Master's Thesis presentation, Joseph Löfving

Abstract: With the rise of online shopping, the demand for fast and reliable warehousing operations has grown, and with it, the desire for optimizing warehouse operations. One possible measure is optimized batching, i.e., the partitioning of a set of items waiting to be picked into subsets (batches), such that the sum of the distance walked for each batch is minimized. In this project, the batching problem is solved through column generation, an efficient method for solving linear optimization problems with an enormous number of possible variables (which, in this case, represent possible batches), in which only a small set of variables are initially considered, and this set being expanded iteratively. The iterative generation of new variables is done by solving a subproblem, which in the case of the batching problem corresponds to a version of the computationally intensive prize-collecting travelling salesperson problem. Exact solutions to the subproblem are necessary to verify that the column generation has achieved optimality, and to obtain lower bounds on the problem before optimality is reached, which is useful as an early termination criteria.
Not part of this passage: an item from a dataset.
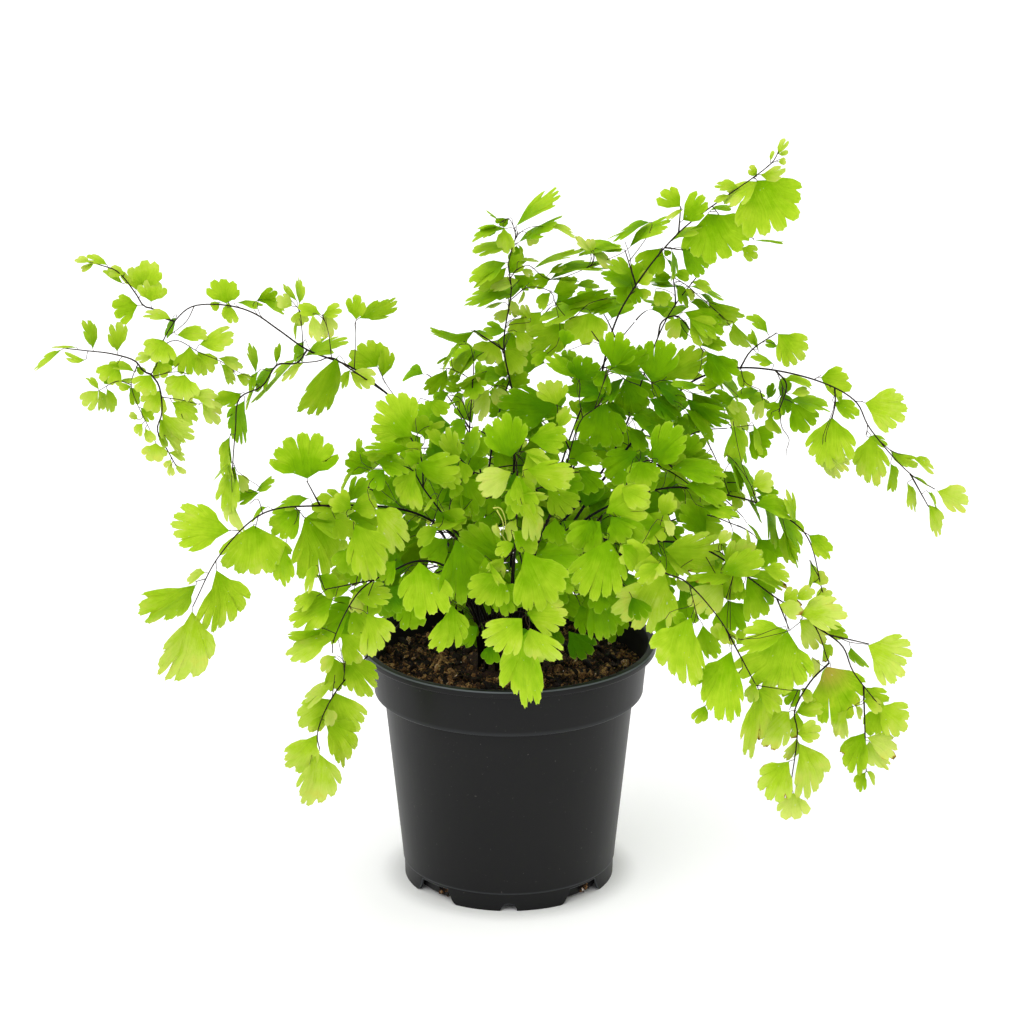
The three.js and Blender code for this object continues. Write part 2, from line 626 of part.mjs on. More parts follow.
// A stalk of even thickness along a route. It keeps the middle line that its facets follow.
function stalk(route, radius) {
  const curve = new THREE.CatmullRomCurve3(route.map(vector), false, "centripetal");
  const steps = Math.max(2, Math.round(curve.getLength() / STALK_STEP));
  const section = new THREE.Shape();
  for (let i = 0; i < STALK_SIDES; i += 1) {
    const turn = (i * 2 * Math.PI) / STALK_SIDES;
    const corner = [radius * Math.cos(turn), radius * Math.sin(turn)];
    if (i === 0) section.moveTo(...corner);
    else section.lineTo(...corner);
  }
  section.closePath();
  const path = { steps, extrudePath: curve, bevelEnabled: false };
  return {
    body: solid(new THREE.ExtrudeGeometry(section, path)),
    line: curve.getSpacedPoints(steps),
  };
}

// Points every millimetre or so along a polyline.
function closePoints(line) {
  const points = [];
  for (let i = 0; i + 1 < line.length; i += 1) {
    const count = Math.max(1, Math.round(line[i].distanceTo(line[i + 1])));
    for (let k = 0; k < count; k += 1) points.push(line[i].clone().lerp(line[i + 1], k / count));
  }
  points.push(line[line.length - 1].clone());
  return points;
}

// The point of a line that is nearest by the given measure, and how far away it is.
function nearest(points, measure) {
  let best = { index: 0, away: Infinity };
  points.forEach((point, index) => {
    const away = measure(point);
    if (away < best.away) best = { index, away };
  });
  return best;
}

// The stalks of a frond. The main one rises straight from the crown before it leans, and side
// stalks start on the middle of another.
function stalks(frond) {
  const [foot, ...rest] = frond.stems[0];
  const risen = [foot[0], foot[1], foot[2] + FIRST_RISE];
  const made = [stalk([foot, risen, ...rest], STALK_RADIUS)];
  frond.stems.slice(1).forEach((route) => {
    const start = vector(route[0]);
    const points = made.flatMap((one) => closePoints(one.line));
    const at = points[nearest(points, (p) => p.distanceTo(start)).index];
    made.push(stalk([at.toArray(), ...route.slice(1)], SIDE_STALK_RADIUS));
  });
  return made;
}

// Even pseudo-random numbers from -1 to 1 that depend only on the key.
function wander(key) {
  const x = Math.sin(key * 12.9898 + 4.1414) * 43758.5453;
  return 2 * (x - Math.floor(x)) - 1;
}

// A frame for a leaflet: along its length, facing as near to the given way as it can, rolled.
function leafFrame(along, face, roll) {
  const head = along.clone().normalize();
  const facing = face.clone().addScaledVector(head, -face.dot(head)).normalize();
  facing.applyAxisAngle(head, roll);
  return { head, facing, across: head.clone().cross(facing) };
}

// A leaflet or a whole pinna as a flat plate that widens from its root on the stalk.
function plate(root, frame, length, width, thickness) {
  const shoulder = length * SHOULDER;
  const outline = new THREE.Shape([
    new THREE.Vector2(0, 0),
    new THREE.Vector2(width / 2, shoulder),
    new THREE.Vector2(0, length),
    new THREE.Vector2(-width / 2, shoulder),
  ]);
  const geometry = new THREE.ExtrudeGeometry(outline, { depth: thickness, bevelEnabled: false });
  geometry.translate(0, 0, -thickness / 2);
  const place = new THREE.Matrix4().makeBasis(frame.across, frame.head, frame.facing);
  place.setPosition(root);
  geometry.applyMatrix4(place);
  return solid(geometry);
}

// The leaflets of a frond placed one by one: root on the nearest stalk, then out to the far edge.
function placedLeaves(frond, lines, seed) {
  const points = lines.map(closePoints);
  const found = [];
  frond.leaves.forEach(([x, z, width, heading, roll = 0], i) => {
    if (width < SMALLEST_LEAF) return;
    const turn = THREE.MathUtils.degToRad(heading);
    const length = LEAF_LENGTH * width;
    const baseX = x - (length / 2) * Math.cos(turn);
    const baseZ = z - (length / 2) * Math.sin(turn);
    const seen = (p) => Math.hypot(p.x - baseX, p.z - baseZ);
    const picks = points.map((line) => nearest(line, seen));
    const k = picks.reduce((a, b, j) => (b.away < picks[a].away ? j : a), 0);
    const back = Math.round(picks[k].away / 2);
    const root = points[k][Math.max(0, picks[k].index - back)];
    const key = seed * 97 + i;
    const depth = points[k][picks[k].index].y + 3.5 * wander(key);
    const tip = new THREE.Vector3(
      x + (length / 2) * Math.cos(turn),
      depth + 0.3 * length * wander(key + 0.3),
      z + (length / 2) * Math.sin(turn),
    );
    const along = tip.sub(root);
    const tilt = new THREE.Vector3(0.45 * wander(key + 0.5), 0, 0.45 * wander(key + 0.7));
    const side = wander(key + 0.9) > 0 ? 1 : -1;
    found.push({
      root,
      along,
      width,
      face: vector(FACE).normalize().add(tilt),
      roll: side * THREE.MathUtils.degToRad(roll),
    });
  });
  return found;
}

// The pinnae of a fill frond: flat sprays, left and right in turn, shorter towards the tip.
function grownLeaves(frond, line, seed) {
  const points = closePoints(line);
  const face = vector(frond.face).normalize();
  const found = [];
  for (let i = 0; i <= frond.pinnae; i += 1) {
    const share = i / frond.pinnae;
    const at = Math.round((points.length - 1) * (BARE_STALK + (1 - BARE_STALK) * share));
    const index = Math.min(points.length - 2, at);
    const root = points[index];
    const along = points[index + 1].clone().sub(points[Math.max(0, index - 1)]).normalize();
    const across = face.clone().addScaledVector(along, -face.dot(along)).normalize().cross(along);
    const key = seed * 97 + i * 7.3;
    const last = i === frond.pinnae;
    const spread = last ? 0 : THREE.MathUtils.degToRad(62 + 12 * wander(key));
    const side = i % 2 === 1 ? 1 : -1;
    const length = last
      ? frond.leaflet
      : frond.reach * (1 - 0.62 * share) * (1 + 0.15 * wander(key + 1)) + 0.5 * frond.leaflet;
    const way = along.multiplyScalar(Math.cos(spread));
    way.addScaledVector(across, side * Math.sin(spread));
    way.z -= 0.22;
    found.push({
      root,
      along: way.normalize().multiplyScalar(length),
      width: frond.leaflet * (last ? 1 : 1.4),
      face,
      roll: 0.3 * wander(key + 2),
    });
  }
  return found;
}

// True if two boxes come within the clearance of each other.
function boxesMeet(a, b) {
  return [0, 1, 2].every((k) => a.min[k] < b.max[k] + 1 && b.min[k] < a.max[k] + 1);
}

// True if the body overlaps any of the others.
function blocked(body, others) {
  const box = body.boundingBox();
  return others.some(
    (other) => boxesMeet(box, other.box) && body.intersect(other.body).volume() > 1e-6,
  );
}

// Ways to turn or trim a leaflet until it clears its neighbours: [roll, lift, size].
const TRIES = [
  [0, 0, 1],
  [0.35, 0, 1],
  [-0.35, 0, 1],
  [0, 0.25, 1],
  [0, -0.25, 1],
  [0.8, 0, 0.9],
  [-0.8, 0, 0.9],
  [0.35, 0.3, 0.8],
  [-0.35, -0.3, 0.8],
  [1.3, 0, 0.8],
  [-1.3, 0, 0.8],
  [0, 0, 0.6],
  [0.7, 0.3, 0.5],
  [-0.7, -0.3, 0.5],
];

// The first way of placing a leaflet that clears all the others, or nothing.
function clearLeaf(leaf, others) {
  for (const [roll, lift, size] of TRIES) {
    const frame = leafFrame(leaf.along, leaf.face, leaf.roll + roll);
    frame.head.applyAxisAngle(frame.across, lift);
    frame.facing.applyAxisAngle(frame.across, lift);
    const length = leaf.along.length() * size;
    const width = leaf.width * size;
    const test = plate(leaf.root, frame, length, width + 1, LEAF_THICKNESS + LEAF_CLEARANCE);
    if (!blocked(test, others)) return plate(leaf.root, frame, length, width, LEAF_THICKNESS);
  }
  return null;
}

const MATERIALS = {
  pot: new THREE.MeshStandardMaterial({ color: 0x2d2d2e, roughness: 0.45, metalness: 0 }),
  soil: new THREE.MeshStandardMaterial({ color: 0x3a281c, roughness: 0.95, metalness: 0 }),
  crown: new THREE.MeshStandardMaterial({ color: 0x3b2a20, roughness: 0.9, metalness: 0 }),
};

const group = new THREE.Group();

function addPiece(name, body, material) {
  const mesh = new THREE.Mesh(surface(body), material);
  mesh.name = name;
  group.add(mesh);
}

const boxed = (owner, body) => ({ owner, body, box: body.boundingBox() });

const potSolid = pot();
const soilSolid = soil();
const crownSolid = crown(0);
addPiece("pot", potSolid, MATERIALS.pot);
addPiece("soil", soilSolid, MATERIALS.soil);
addPiece("crown", crownSolid, MATERIALS.crown);

// All the stalks come first, so that every leaflet can keep clear of them.
const fronds = [...PLACED_FRONDS, ...FILL_FRONDS].map((frond, seed) => {
  const made = stalks(frond);
  const lines = made.map((one) => one.line);
  return { frond, seed, bodies: made.map((one) => one.body), lines };
});
const placed = [boxed("pot", potSolid), boxed("soil", soilSolid), boxed("crown", crownSolid)];
fronds.forEach(({ frond, bodies }) => {
  bodies.forEach((body) => placed.push(boxed(frond.name, body)));
});

fronds.forEach(({ frond, seed, bodies, lines }) => {
  const leaves = frond.leaves
    ? placedLeaves(frond, lines, seed)
    : grownLeaves(frond, lines[0], seed);
  const others = placed.filter((one) => one.owner !== frond.name);
  const own = [];
  let whole = bodies.reduce((a, b) => a.add(b));
  leaves.forEach((leaf) => {
    let body = clearLeaf(leaf, [...others, ...own]);
    if (!body && leaf.width > BIG_LEAF) body = clearLeaf(leaf, others);
    if (!body) return;
    whole = whole.add(body);
    own.push(boxed(frond.name, body));
  });
  placed.push(...own);
  const green = new THREE.Color().setHSL(0.25, 0.62, 0.34 + 0.04 * wander(seed));
  const leafy = new THREE.MeshStandardMaterial({ color: green, roughness: 0.6, metalness: 0 });
  addPiece(frond.name, whole, leafy);
});

export default group;
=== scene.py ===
"""A maidenhair fern in a round nursery pot.

Shapes are worked out in millimetres and put into meshes in metres. +Z is up, -Y is the front.
"""

import math

import bpy
import numpy as np
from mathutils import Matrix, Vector


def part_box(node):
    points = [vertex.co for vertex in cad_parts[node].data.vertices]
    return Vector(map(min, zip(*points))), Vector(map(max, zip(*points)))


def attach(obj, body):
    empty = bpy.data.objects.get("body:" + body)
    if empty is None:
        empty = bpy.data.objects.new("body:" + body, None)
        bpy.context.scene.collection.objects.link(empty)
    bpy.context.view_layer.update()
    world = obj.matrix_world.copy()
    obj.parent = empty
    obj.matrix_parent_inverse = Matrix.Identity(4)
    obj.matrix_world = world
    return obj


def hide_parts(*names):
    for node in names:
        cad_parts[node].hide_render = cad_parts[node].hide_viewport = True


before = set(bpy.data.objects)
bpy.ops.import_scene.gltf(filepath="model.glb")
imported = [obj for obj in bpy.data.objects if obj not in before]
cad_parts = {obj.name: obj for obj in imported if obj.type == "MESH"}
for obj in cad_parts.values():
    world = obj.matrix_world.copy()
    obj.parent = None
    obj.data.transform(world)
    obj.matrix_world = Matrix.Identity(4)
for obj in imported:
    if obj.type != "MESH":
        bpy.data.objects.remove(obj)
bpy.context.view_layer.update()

MM = 0.001
RANDOM = np.random.default_rng(7)
HIGH = 1
X, Z = 0, 2


def extent(node, end, axis):
    """The lowest place of a node along one axis, or with end HIGH the highest one, taken from the
    frame, in millimetres."""
    return round(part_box(node)[end][axis] / MM, 3)


# Camera: it stands in front, looks slightly down, and aims at the middle of the plant.
CAMERA_LENS = 113.55
CAMERA_SENSOR = 36.0
CAMERA_REACH = (0.05, 200.0)
CAMERA_DISTANCE = 1300.0
CAMERA_PITCH = math.radians(17.7)
CAMERA_AIM = np.array([1.3, 0.0, 155.7])

# Studio.
SUN_SOFTNESS = 60
SURROUND = 0.8
FLOOR_HALF_SIDE = 90000.0

# Pot: its outer size comes from the frame, and the rest are the solid model's own numbers. Only
# the base, the height of the foot's gaps, the notches and the roundings differ from it.
LIP_RADIUS = extent("pot", HIGH, X)
POT_HEIGHT = extent("pot", HIGH, Z)
LIP_HEIGHT = 2.8
LIP_OVERHANG = 3.5
COLLAR_BOTTOM = 80.3
COLLAR_RADIUS = 55.0
WALL_TOP_RADIUS = 51.0
WALL_FOOT_RADIUS = 43.8
WALL = 1.3
FLOOR_UNDERSIDE = 7.2
FLOOR = 1.4
BASE_UNDERSIDE = 0.8
FOOT_RADIUS = 43.2
FOOT_GAPS = 4
FOOT_GAP_TOP = 15.0
FOOT_GAP_GROUND = 24.0
NOTCH_WIDTH = 6.6
NOTCH_HEIGHT = 3.0
DRAIN_RADIUS = 5.0
DRAIN_CIRCLE = 34.0
POT_SIDES = 720
BASE_FLAT = 20
BASE_RADIUS = 40
FOOT_ROUND = 0.15
WALL_ROUND = 0.35
NECK_ROUND = 0.6
COLLAR_ROUND = 0.7
LIP_ROUND = 0.9
LIP_INNER_ROUND = 0.5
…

To solve this computationally intensive subproblem exactly, a novel algorithm is developed. The algorithm uses a dynamical programming approach with a heuristic guide, and exploits the simple and predictable geometry of warehouses to obtain exact solutions in a matter of milliseconds, even when the number of products grows large and the subproblem is further restricted by additional batch constraints imposed by the branch-and-price search tree of the column generation.

Supervisor: Ann-Brith Strömberg